La photographie humaniste est née entre les deux guerres mondiales. Elle a connu un reflux important à partir des années 1970. La photographie française a tenu une place prépondérante dans ce courant.

Pour expliquer le déclin de la photographie humaniste, on pourrait incriminer l’émergence de la revendication au « droit à l’image » qui complique terriblement la tâche du photographe cherchant à saisir sur le vif les expressions de l’humaine condition. De fait, un réel apaisement de ce point de vue (voir mes autres articles) coïncide avec un regain d’intérêt pour l’humanisme photographique.

Mais le désamour a commencé bien avant la naissance du « droit à l’image ». Il a des causes plus sourdes à chercher au plus profond du mental social.

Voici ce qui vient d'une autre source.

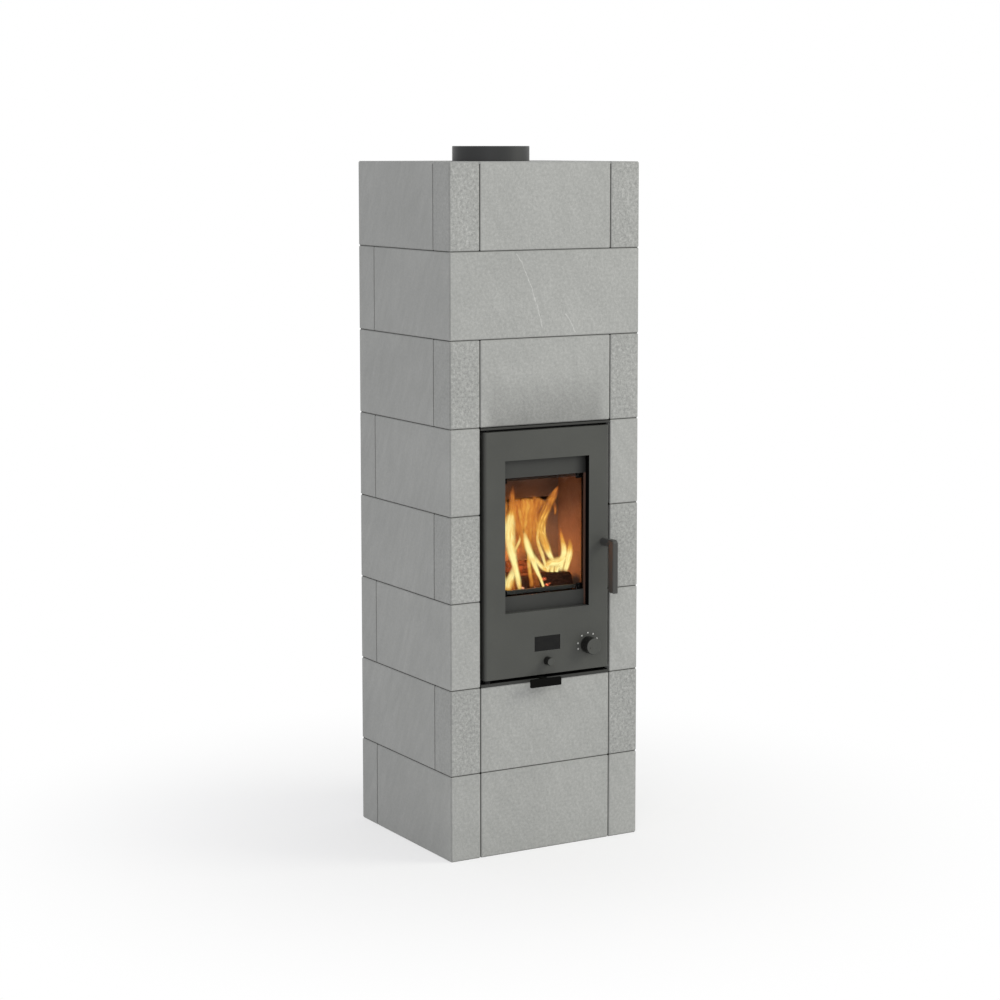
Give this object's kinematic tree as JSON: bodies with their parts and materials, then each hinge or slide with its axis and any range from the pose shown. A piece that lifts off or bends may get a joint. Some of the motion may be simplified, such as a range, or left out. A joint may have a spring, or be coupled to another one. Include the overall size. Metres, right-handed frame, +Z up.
{
  "type": "wood-burning stove",
  "caption": "Tall column stove of stacked soapstone around a steel insert, with a glazed fire door, air dial, push button, sliding air damper and a flue collar on top.",
  "frame": {"origin": "on the floor, at the centre of the stone column's footprint and on the axis of the fresh-air duct", "axes": "+Z up, -Y out of the fire door into the room, +X to the right of a person facing the door"},
  "size_m": [0.45, 0.4545, 1.4555],
  "materials": {
    "soapstone": "matte",
    "storage_stone": "matte",
    "fire_lining": "matte",
    "door_steel": "satin",
    "frame_steel": "satin",
    "handle_steel": "satin",
    "knob_steel": "satin",
    "collar_steel": "satin",
    "black_steel": "matte",
    "tab_steel": "satin",
    "galvanised_steel": "satin",
    "spring_steel": "satin",
    "cast_grate": "matte",
    "door_glass": "gloss",
    "display_glass": "gloss",
    "button_plastic": "satin",
    "return_rubber": "matte",
    "rope_seal": "matte",
    "board": "satin"
  },
  "bodies": {
    "stove": {"course_1_back_stone": "soapstone", "course_1_side_stones": "soapstone", "course_1_front_stone": "soapstone", "course_2_back_stone": "soapstone", "course_2_side_stones": "soapstone", "course_2_corner_blocks": "soapstone", "course_2_front_stone": "soapstone", "course_3_back_stone": "soapstone", "course_3_side_stones": "soapstone", "course_4_back_stone": "soapstone", "course_4_side_stones": "soapstone", "course_4_corner_blocks": "soapstone", "course_5_back_stone": "soapstone", "course_5_side_stones": "soapstone", "course_6_back_stone": "soapstone", "course_6_side_stones": "soapstone", "course_6_corner_blocks": "soapstone", "course_6_front_stone": "soapstone", "course_7_back_stone": "soapstone", "course_7_side_stones": "soapstone", "course_7_front_stone": "soapstone", "course_8_back_stone": "soapstone", "course_8_side_stones": "soapstone", "course_8_corner_blocks": "soapstone", "course_8_front_stone": "soapstone", "top_slab": "soapstone", "plinth_stones": "storage_stone", "air_duct": "galvanised_steel", "air_box": "galvanised_steel", "firebox_body": "black_steel", "front_frame": "frame_steel", "lining_sides": "fire_lining", "lining_back": "fire_lining", "lining_floor": "fire_lining", "baffle_plate": "fire_lining", "storage_stones": "storage_stone", "grate": "cast_grate", "ash_pan": "galvanised_steel", "log_guard": "black_steel", "flue_pipe": "black_steel", "flue_collar": "collar_steel", "latch_catch": "spring_steel", "hinge_pins": "spring_steel"},
    "door": {"door_panel": "door_steel", "door_inner_frame": "frame_steel", "door_glass": "door_glass", "glass_tape": "rope_seal", "door_gasket": "rope_seal", "glass_clips": "spring_steel", "clip_screws": "spring_steel", "circuit_board": "board", "display_glass": "display_glass", "button_spring": "return_rubber"},
    "handle": {"door_handle": "handle_steel", "latch_tongue": "spring_steel"},
    "dial": {"dial_knob": "knob_steel", "air_disc": "galvanised_steel"},
    "button": {"display_button": "button_plastic"},
    "damper": {"air_damper": "tab_steel"}
  },
  "joints": [
    {"name": "door_hinge", "type": "hinge", "parent": "stove", "child": "door", "pos_m": [-0.137, -0.194, 0.625], "axis": [0, 0, -1], "range_deg": [0, 110]},
    {"name": "handle_turn", "type": "hinge", "parent": "door", "child": "handle", "pos_m": [0.1355, -0.206, 0.6355], "axis": [0, -1, 0], "range_deg": [0, 90]},
    {"name": "air_dial", "type": "hinge", "parent": "door", "child": "dial", "pos_m": [0.0985, -0.206, 0.4215], "axis": [0, 1, 0], "range_deg": [0, 270]},
    {"name": "button_push", "type": "slide", "parent": "door", "child": "button", "axis": [0, 1, 0], "range_m": [0, 0.003], "stiffness_N_per_m": 400, "springref_m": -0.001, "deforming": ["button_spring"]},
    {"name": "air_slide", "type": "slide", "parent": "stove", "child": "damper", "axis": [1, 0, 0], "range_m": [-0.01, 0.038]}
  ]
}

Pensez à l’un des maitres du genre : Henri Cartier-Bresson, Willy Ronis, Robert Doisneau ou un photographe humaniste que vous affectionnez particulièrement. Laisser monter spontanément à votre esprit l’une de leurs images. Passé le constat premier d’une certaine nostalgie, vous serez surpris de voir que la photo représente un lieu qui vous semble familier dans lequel un personnage qui vous paraît également familier accomplit une action ordinaire de la vie quotidienne.

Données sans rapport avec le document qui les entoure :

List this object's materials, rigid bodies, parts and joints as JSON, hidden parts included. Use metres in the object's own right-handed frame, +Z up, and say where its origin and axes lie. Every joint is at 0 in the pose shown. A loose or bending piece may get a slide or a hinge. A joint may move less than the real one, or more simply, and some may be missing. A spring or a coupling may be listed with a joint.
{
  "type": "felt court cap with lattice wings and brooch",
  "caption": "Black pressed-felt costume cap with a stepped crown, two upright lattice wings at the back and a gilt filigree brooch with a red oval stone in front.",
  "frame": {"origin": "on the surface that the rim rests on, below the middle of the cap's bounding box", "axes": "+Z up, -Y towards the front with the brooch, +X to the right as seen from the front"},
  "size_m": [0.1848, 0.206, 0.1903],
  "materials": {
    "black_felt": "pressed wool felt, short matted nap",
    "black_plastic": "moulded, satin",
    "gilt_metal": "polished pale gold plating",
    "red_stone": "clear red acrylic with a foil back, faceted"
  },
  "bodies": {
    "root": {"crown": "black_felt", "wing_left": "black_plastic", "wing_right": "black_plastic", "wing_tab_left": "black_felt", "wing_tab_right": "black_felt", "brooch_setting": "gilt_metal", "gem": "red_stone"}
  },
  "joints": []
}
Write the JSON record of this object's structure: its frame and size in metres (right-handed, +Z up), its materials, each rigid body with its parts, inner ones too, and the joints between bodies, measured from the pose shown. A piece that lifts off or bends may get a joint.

C’est ainsi qu’agit le ressort de la photographie humaniste. Dans le concret quotidien des situations, dans la singularité ordinaire des lieux et des personnes, c’est l’universalité humaine qui jaillit à fleur d'image. La photographie humaniste est un miroir de nos âmes.

Près d’un demi siècle après le tournant de l’année 1968 et la fuite éperdue vers un individualisme vautré dans la « culture » d’un consumérisme effréné, sommes-nous encore capables de nous reconnaître nous-mêmes dans l’image de l’autre ? Moi, toujours moi, encore moi, loin de tout destin collectif ! « Je est un autre », surement pas ! Sans entrer dans un vaste débat politique, on ne peut que siffler d’admiration devant un système social qui a érigé l’individualité en prison. L’aspiration légitime à une meilleure reconnaissance de l’individu dans la société s’est retournée en son contraire faute d’une dialectique féconde entre les deux termes.

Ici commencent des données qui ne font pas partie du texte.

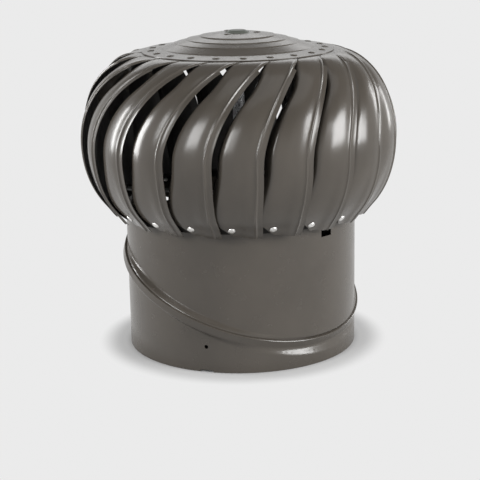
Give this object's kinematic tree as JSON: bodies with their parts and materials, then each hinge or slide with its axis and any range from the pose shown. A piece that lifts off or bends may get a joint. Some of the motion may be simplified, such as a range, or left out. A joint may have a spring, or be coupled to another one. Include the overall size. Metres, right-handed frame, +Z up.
{
  "type": "roof turbine ventilator",
  "caption": "Wind-driven roof ventilator: a globe of curved overlapping vanes spins on a shaft above a round throat whose oblique turning seam sets the roof pitch.",
  "frame": {"origin": "throat axis in the plane of the lower rim", "axes": "+Z up along the throat and rotor axis, -Y the pictured front, +X to its right"},
  "size_m": [0.4088, 0.4092, 0.4092],
  "materials": {
    "paint": "satin grey-brown baked paint on sheet steel",
    "rivet_aluminium": "bare blind rivets, slightly dulled",
    "zinc_steel": "zinc plated",
    "bearing_steel": "ground bright",
    "cap_plastic": "dark grey-green moulded cap"
  },
  "bodies": {
    "base": {"lower_throat": "paint"},
    "head": {"upper_throat": "paint", "support_strap": "zinc_steel", "strap_washer": "zinc_steel", "shaft": "bearing_steel", "shaft_nuts": "zinc_steel", "bearing_spacer": "bearing_steel", "inner_races": "bearing_steel"},
    "rotor": {"vane_01": "paint", "vane_02": "paint", "vane_03": "paint", "vane_04": "paint", "vane_05": "paint", "vane_06": "paint", "vane_07": "paint", "vane_08": "paint", "vane_09": "paint", "vane_10": "paint", "vane_11": "paint", "vane_12": "paint", "vane_13": "paint", "vane_14": "paint", "vane_15": "paint", "vane_16": "paint", "vane_17": "paint", "vane_18": "paint", "vane_19": "paint", "vane_20": "paint", "vane_21": "paint", "skirt_ring": "paint", "skirt_rivets": "rivet_aluminium", "rotor_spider": "zinc_steel", "spider_rivets": "rivet_aluminium", "top_plate": "paint", "plate_rivets": "paint", "upper_bearing_cup": "zinc_steel", "hub_rivets": "paint", "centre_cap": "cap_plastic", "outer_races": "bearing_steel", "ball_sets": "bearing_steel", "bearing_clips": "zinc_steel"}
  },
  "joints": [
    {"name": "throat_turn", "type": "hinge", "parent": "base", "child": "head", "pos_m": [0, 0, 0.09], "axis": [0.2706, -0.2706, 0.9239], "range_deg": [-180, 180]},
    {"name": "rotor_spin", "type": "hinge", "parent": "head", "child": "rotor", "pos_m": [0, 0, 0.3], "axis": [0, 0, 1], "continuous": true}
  ]
}
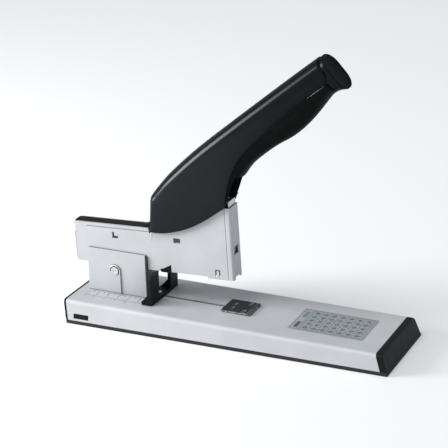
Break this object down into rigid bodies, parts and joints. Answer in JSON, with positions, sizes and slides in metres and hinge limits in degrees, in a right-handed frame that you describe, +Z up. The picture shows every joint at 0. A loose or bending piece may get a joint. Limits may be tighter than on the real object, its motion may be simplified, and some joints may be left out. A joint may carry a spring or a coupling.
{
  "type": "heavy duty stapler",
  "caption": "Heavy duty desk stapler: wedge base with turning anvil and sliding depth guide, sprung head with magazine and driver, and a long lever handle.",
  "frame": {"origin": "middle of the flat underside of the anti-slip pad", "axes": "+X towards the front cap, +Y to the left side of the stapler, +Z up"},
  "size_m": [0.2973, 0.0854, 0.2445],
  "materials": {
    "silver_paint": "satin silver paint on folded sheet",
    "bright_steel": "plain rolled steel",
    "dark_steel": "blackened steel",
    "black_plastic": "fine grained",
    "handle_plastic": "satin",
    "grip_rubber": "soft matt",
    "pad_rubber": "ribbed",
    "label_foil": "printed film"
  },
  "bodies": {
    "root": {"base_cover": "silver_paint", "floor_plate": "bright_steel", "anti_slip_pad": "pad_rubber", "front_cap": "black_plastic", "rear_cap": "black_plastic", "side_badge": "black_plastic", "base_beam": "bright_steel", "base_screws": "bright_steel", "hinge_bracket": "silver_paint", "bracket_rivets": "bright_steel", "head_pin": "bright_steel", "pin_clip": "bright_steel", "head_spring": "bright_steel", "anvil_seat": "bright_steel", "anvil_spring": "bright_steel", "spec_label": "label_foil"},
    "anvil": {"anvil_plate": "dark_steel", "anvil_stem": "bright_steel", "anvil_clip": "bright_steel"},
    "depth_guide": {"guide_fence": "black_plastic", "guide_clamp": "bright_steel", "guide_screw": "bright_steel"},
    "head": {"side_plate_right": "silver_paint", "side_plate_left": "silver_paint", "magazine_channel": "silver_paint", "nose_plate": "silver_paint", "staple_rail": "bright_steel", "staple_strip": "bright_steel", "head_bumper": "black_plastic", "pusher_rod": "bright_steel", "rear_plug": "black_plastic", "plate_rivets": "bright_steel", "pusher_spring": "bright_steel", "handle_pin": "bright_steel", "handle_spring": "bright_steel"},
    "feed_cover": {"feed_cover": "black_plastic"},
    "pusher": {"pusher": "bright_steel"},
    "driver": {"driver_blade": "bright_steel", "driver_cap": "black_plastic"},
    "handle": {"handle_lever": "bright_steel", "push_pin": "bright_steel", "handle_shell": "handle_plastic", "rubber_grip": "grip_rubber", "end_cap": "handle_plastic", "handle_screws": "bright_steel"}
  },
  "joints": [
    {"name": "head_pivot", "type": "hinge", "parent": "root", "child": "head", "pos_m": [-0.1123, 0, 0.04079], "axis": [0, 1, 0], "range_deg": [0, 13], "stiffness_Nm_per_rad": 1.2, "springref_deg": -51.57, "deforming": ["head_spring"]},
    {"name": "handle_pivot", "type": "hinge", "parent": "head", "child": "handle", "pos_m": [-0.06868, 0, 0.09535], "axis": [0, 1, 0], "range_deg": [0, 28.3], "stiffness_Nm_per_rad": 0.5, "springref_deg": -51.57, "deforming": ["handle_spring"]},
    {"name": "driver_slide", "type": "slide", "parent": "head", "child": "driver", "axis": [0.0349, 0, -0.9994], "range_m": [0, 0.0286]},
    {"name": "pusher_slide", "type": "slide", "parent": "head", "child": "pusher", "axis": [-0.9994, 0, -0.0349], "range_m": [0, 0.05], "stiffness_N_per_m": 60, "springref_m": -0.12, "deforming": ["pusher_spring"]},
    {"name": "feed_cover_slide", "type": "slide", "parent": "head", "child": "feed_cover", "axis": [-0.9994, 0, -0.0349], "range_m": [0, 0.055]},
    {"name": "guide_slide", "type": "slide", "parent": "root", "child": "depth_guide", "axis": [0.9999, 0, -0.0124], "range_m": [0, 0.046]},
    {"name": "anvil_turn", "type": "hinge", "parent": "root", "child": "anvil", "pos_m": [0.0005, 0, 0.01859], "axis": [0.0124, 0, 0.9999], "range_deg": [0, 180]}
  ],
  "couplings": [
    {"joint": "driver_slide", "follows": "handle_pivot", "m_per_rad": 0.05741}
  ]
}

La photographie humaniste n’a pas laissé la place à rien. L’examen des formes photographiques qui ont occupé le terrain est indispensable si l’on pense qu’un demi siècle plus tard, c’est toujours la définition donnée par Wikipedia qui demeure pertinente pour parler de photographie humaniste. Entendons-nous bien : il ne s’agit pas porter de jugement sur la qualité d'œuvres produites selon d’autres critères que ceux de la photographie humaniste mais de se mettre au clair avec ces critères, d’appeler un chat un chat.

J’identifie trois modes d’expression photographique qui se sont engouffrés dans le vide de la photographie humaniste, modes d’expression qui préexistaient avant le reflux de cette dernière :

1 - La représentation décontextualisée

2 - L’exotisme

3 - L’anecdotique

Il est clair que pour retrouver ses lettres de noblesse, la photographie humaniste renaissante doit se démarquer de ces trois voies.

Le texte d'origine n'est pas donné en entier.